Psychological methods
Doi:
https://doi.org/10.1037/met0000412
Van Oest (2019) developed a framework to assess interrater agreement for nominal categories and
complete data. We generalize this framework to all four situations of nominal or ordinal categories
and complete or incomplete data. The mathematical solution yields a chance-corrected agreement
coefficient that accommodates any weighting scheme for penalizing rater disagreements and any
number of raters and categories. By incorporating Bayesian estimates of the category proportions, the
generalized coefficient also captures situations in which raters classify only subsets of items; that is,
incomplete data. Furthermore, this coefficient encompasses existing chance-corrected agreement
coefficients: the S-coefficient, Scott’s pi, Fleiss’ kappa, and Van Oest’s uniform prior coefficient, all
augmented with a weighting scheme and the option of incomplete data. We use simulation to compare these nested coefficients. The uniform prior coefficient tends to perform best, in particular, if
one category has a much larger proportion than others. The gap with Scott’s pi and Fleiss’ kappa
widens if the weighting scheme becomes more lenient to small disagreements and often if more item
classifications are missing; missingness biases play a moderating role.
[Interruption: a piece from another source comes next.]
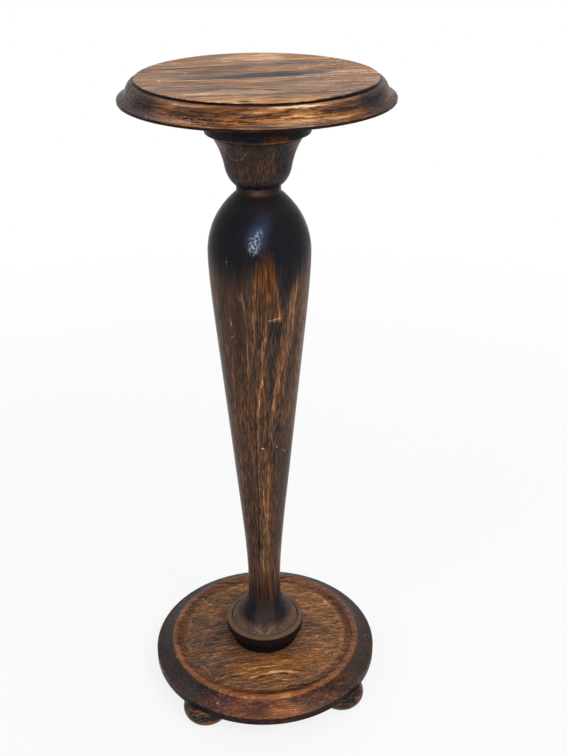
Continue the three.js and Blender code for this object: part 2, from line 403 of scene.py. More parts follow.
def feed(tree, node, *feeds, **links):
    """Links or sets a node's inputs: feeds in their order, the others by name or place.

    A link named _6 goes to the seventh input. A node stands for its first output.
    """
    for name, value in [*enumerate(feeds), *links.items()]:
        if isinstance(name, str):
            name = int(name[1:]) if name[0] == "_" else name.replace("_", " ")
        socket = node.inputs[name]
        if isinstance(value, bpy.types.Node):
            value = value.outputs[0]
        if isinstance(value, bpy.types.NodeSocket):
            tree.links.new(value, socket)
        else:
            socket.default_value = value


def new_material(name):
    """A material, its node tree and its shader."""
    material = bpy.data.materials.new(name)
    material.use_nodes = True
    return material, material.node_tree, material.node_tree.nodes["Principled BSDF"]


def millimetres(tree, turn=0.0):
    """Place on the stand in millimetres, turned about the column."""
    place = add(tree, "TexCoord").outputs["Object"]
    scale = (1 / MM,) * 3
    return add(tree, "Mapping", Vector=place, Scale=scale, Rotation=(0, 0, turn))


def fibres(tree, place, axis, across, along, seed=0.0, detail=2.0, sharp=0.15):
    """Noise from -1 to 1 drawn out along one axis, with the width and length of a fibre.

    The fibres of maple are 0.1 to 0.3 mm wide, too fine to show in the render, where one
    pixel is about 1.6 mm. The finest are drawn 1 to 2 mm wide, as coarse as they show.
    """
    scale = [1 / across] * 3
    scale["XYZ".index(axis)] = 1 / along
    drawn = add(tree, "Mapping", Vector=place, Location=(seed, seed, seed), Scale=scale)
    noise = add(tree, "TexNoise", Vector=drawn, Scale=1.0, Detail=detail, Roughness=0.6)
    return add(tree, "MapRange", "SMOOTHSTEP", noise, 0.5 - sharp, 0.5 + sharp, -1.0, 1.0)


def grain(tree, place, axis, seed, sizes, base=(0.5, 0.5)):
    """Lightness and warmth of fibres of several sizes.

    sizes lists (width, length, lightness, warmth). Returns the tones and each noise.
    """
    light, warmth = base
    noises = []
    for index, (across, along, lighter, warmer) in enumerate(sizes):
        noise = fibres(tree, place, axis, across, along, seed + 3.7 * index)
        light = add(tree, "Math", "MULTIPLY_ADD", noise, lighter, light)
        warmth = add(tree, "Math", "MULTIPLY_ADD", noise, warmer, warmth)
        noises.append(noise)
    return (light, warmth), noises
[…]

The uniform prior coefficient
often performs much better than the S-coefficient, but the S-coefficient sometimes performs best for
small samples, missing data, and lenient weighting schemes. The generalized framework implies a
new interpretation of chance-corrected weighted agreement coefficients: These coefficients estimate
the probability that both raters in a pair assign an item to its correct category without guessing.
Whereas Van Oest showed this interpretation for unweighted agreement, we generalize to weighted
agreement.